• _WHAT THE TASK ASKS_
In the listing below, find the line with "valley_share = 0.15", then repeat exactly every line from the top through that one.

Begin

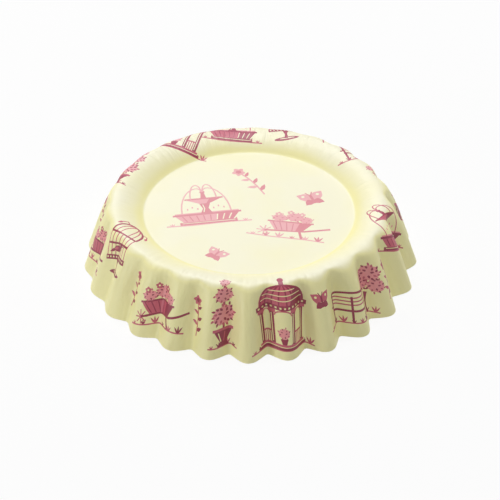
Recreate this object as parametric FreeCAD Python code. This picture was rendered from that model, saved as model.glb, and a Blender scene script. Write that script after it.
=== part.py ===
# A cupcake liner of pressed baking paper, lying mouth down on its hem, with its base panel up.
# Lengths are in millimetres, angles in degrees, and +Z is up. The origin lies under the middle of
# the base panel, at the height of the lowest points of the hem. Azimuths start at the front, which
# is -Y, and grow towards +X. The profile is drawn with the crest line of the raised rim at height
# 0, and the finished liner is lifted onto its hem.
import FreeCAD, Part
import math
import os

# The sheet, and the flat base panel sunk inside the raised rim
paper_thickness = 0.2
panel_diameter = 50.0
panel_recess = 2.9

# The raised rim: a straight slope climbs from the panel's edge, and the crown bends it level at the
# rim's crest line. The crown's share is the part of the slope that this bend takes. On the outer
# side the shoulder turns down into the skirt.
slope_width = 3.8
crown_width = 2.8
crown_share = 0.85
shoulder_rounding = 2.4

# The skirt below the shoulder: its slant length, and its lean away from the vertical
skirt_length = 15.6
skirt_lean = 19.0

# The flutes: they swing level in and out, so that the hem lies flat. They start at the rim's crest
# line, grow fastest there and are deepest at the hem. The valleys sink first and the crests lag
# behind them. A corner's share is the part of each flank beside it that its rounding takes.
flute_count = 25
flute_depth = 2.2
flute_growth = 6.0
crest_lag = 3.0
crest_share = 0.46
valley_share = 0.15

# How uneven the flutes are: they crowd and spread out by the drift as they go round, about a
# shift that they have in common. Their depth has a broad part, greatest at one azimuth, and fine
# waves that run round the skirt.
flute_shift = 1.7
flute_drift = 1.9
deepest_azimuth = 55.0
broad_spread = 0.55
fine_spread = 0.08
fine_waves = 8

# How finely the bends are followed. The skirt's strips are crowded towards the shoulder.
crown_strips = 3
shoulder_strips = 4
skirt_strips = 4
strip_crowding = 1.5
crest_chords = 3
valley_chords = 2

panel_radius = panel_diameter / 2
crest_radius = panel_radius + slope_width + crown_width
lean = math.radians(skirt_lean)
shoulder_arc = shoulder_rounding * (math.pi / 2 - lean)
fluted_length = shoulder_arc + skirt_length


def between(first, last, share):
    return tuple(a + (b - a) * share for a, b in zip(first, last))


def rounding(start, corner, end, chords):
    # Points of a rounded corner, each with the direction in which the corner runs there.
    points = []
    for i in range(chords + 1):
        leading = between(start, corner, i / chords)
        trailing = between(corner, end, i / chords)
        heading = math.atan2(trailing[1] - leading[1], trailing[0] - leading[0])
        points.append((between(leading, trailing, i / chords), heading))
    return points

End

• _EXERCISE RESULT_
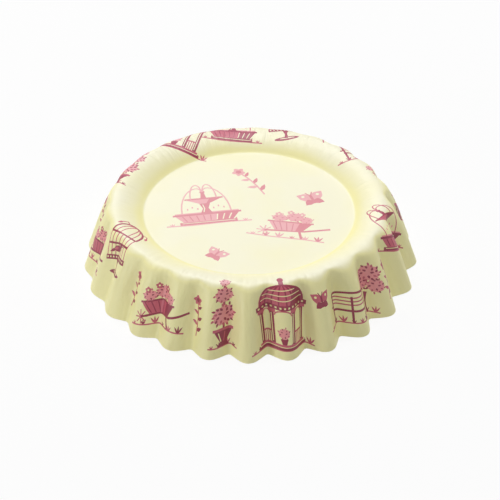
Recreate this object as parametric FreeCAD Python code. This picture was rendered from that model, saved as model.glb, and a Blender scene script. Write that script after it.
=== part.py ===
# A cupcake liner of pressed baking paper, lying mouth down on its hem, with its base panel up.
# Lengths are in millimetres, angles in degrees, and +Z is up. The origin lies under the middle of
# the base panel, at the height of the lowest points of the hem. Azimuths start at the front, which
# is -Y, and grow towards +X. The profile is drawn with the crest line of the raised rim at height
# 0, and the finished liner is lifted onto its hem.
import FreeCAD, Part
import math
import os

# The sheet, and the flat base panel sunk inside the raised rim
paper_thickness = 0.2
panel_diameter = 50.0
panel_recess = 2.9

# The raised rim: a straight slope climbs from the panel's edge, and the crown bends it level at the
# rim's crest line. The crown's share is the part of the slope that this bend takes. On the outer
# side the shoulder turns down into the skirt.
slope_width = 3.8
crown_width = 2.8
crown_share = 0.85
shoulder_rounding = 2.4

# The skirt below the shoulder: its slant length, and its lean away from the vertical
skirt_length = 15.6
skirt_lean = 19.0

# The flutes: they swing level in and out, so that the hem lies flat. They start at the rim's crest
# line, grow fastest there and are deepest at the hem. The valleys sink first and the crests lag
# behind them. A corner's share is the part of each flank beside it that its rounding takes.
flute_count = 25
flute_depth = 2.2
flute_growth = 6.0
crest_lag = 3.0
crest_share = 0.46
valley_share = 0.15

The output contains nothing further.